The skittishness of the aliens, though, makes for fights that are erratic and ungainly, and it doesn't help that right now they don't seem particularly smart, darting across the scenery without any semblance of intelligence. Your AI partner's similarly thwarted, providing an obstruction rather than an aid as they mindlessly stroll into crossfire.
And while Gearbox has crafted an incredible set for you to play on, it's currently short on ideas on how to use it well. The short campaign excerpt available to play involved a series of fetch quests in a small, confined space, having you running around the same stage again and again with a great sense of place but little of your own purpose. What you've got right now is an Aliens game that's great until the aliens show up - which could be something of a problem.
When Aliens: Colonial Marines was first announced five years ago, it was to come from the Gearbox that brought us Brothers in Arms with its clean and engaging team-play. When the game finally broke cover, it was to come from the Gearbox that brought us the snappy, overstated shooting of Borderlands.

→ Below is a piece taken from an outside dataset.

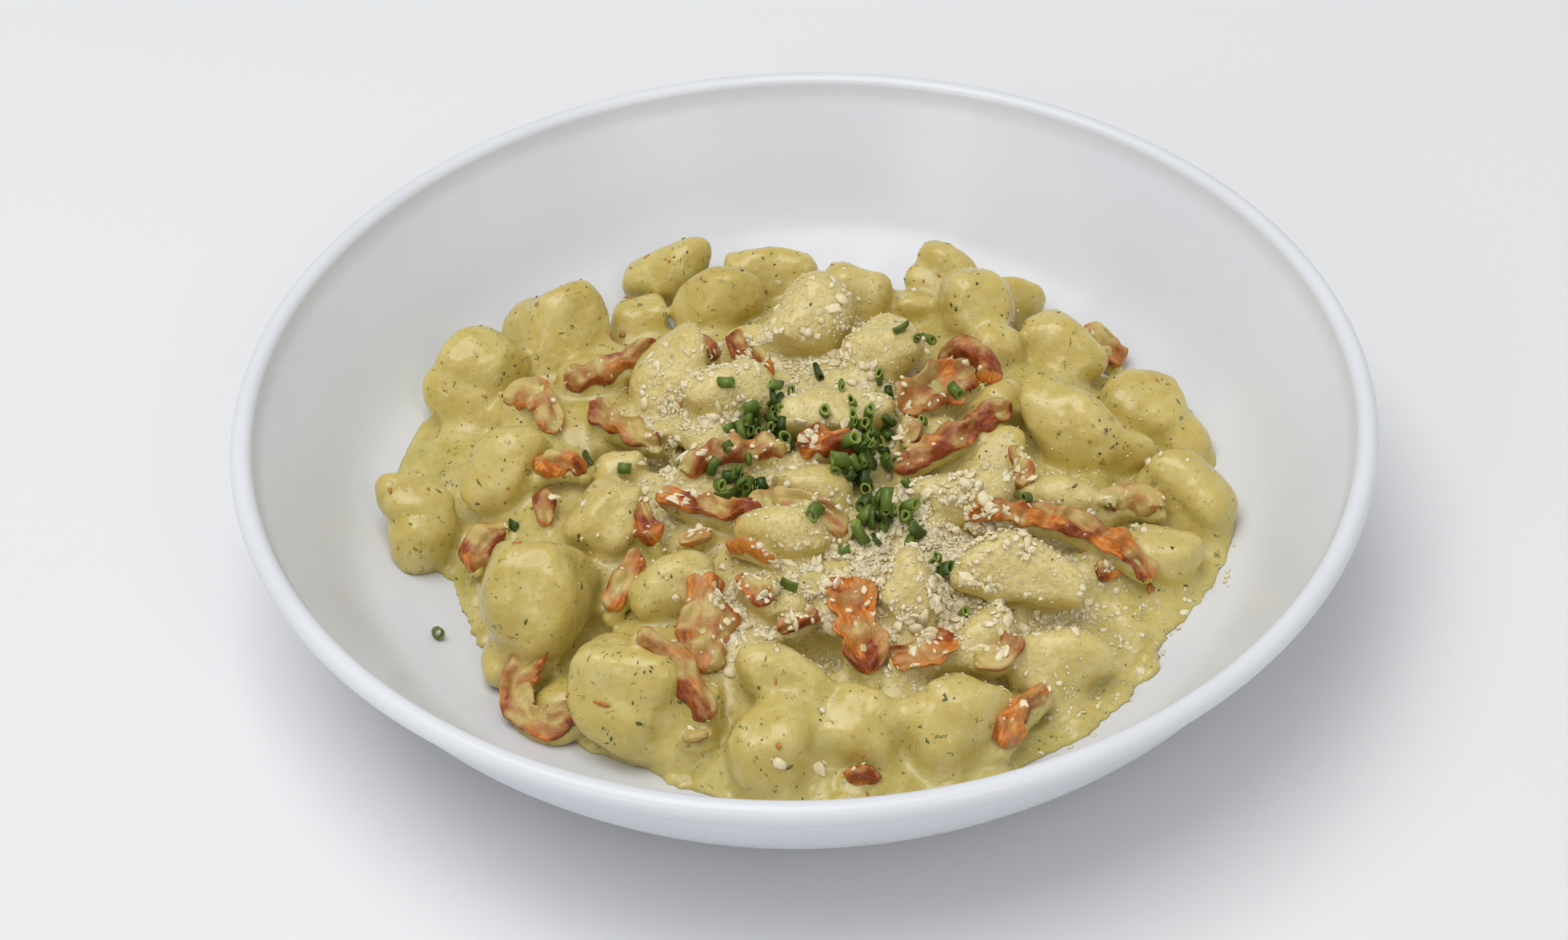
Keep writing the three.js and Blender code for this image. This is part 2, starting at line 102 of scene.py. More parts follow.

There are glimpses of both here, whether that's in the muted team dynamics of your fellow marines or in the XP system that spams you with rewards throughout the campaign and multiplayer, but unfortunately this often feels more like the Gearbox that gave us the archaic Duke Nukem Forever. Aliens: Colonial Marines is an elaborate stage, constructed from props borrowed from the films, but right now it's going to need a little more to help round off its own rough edges.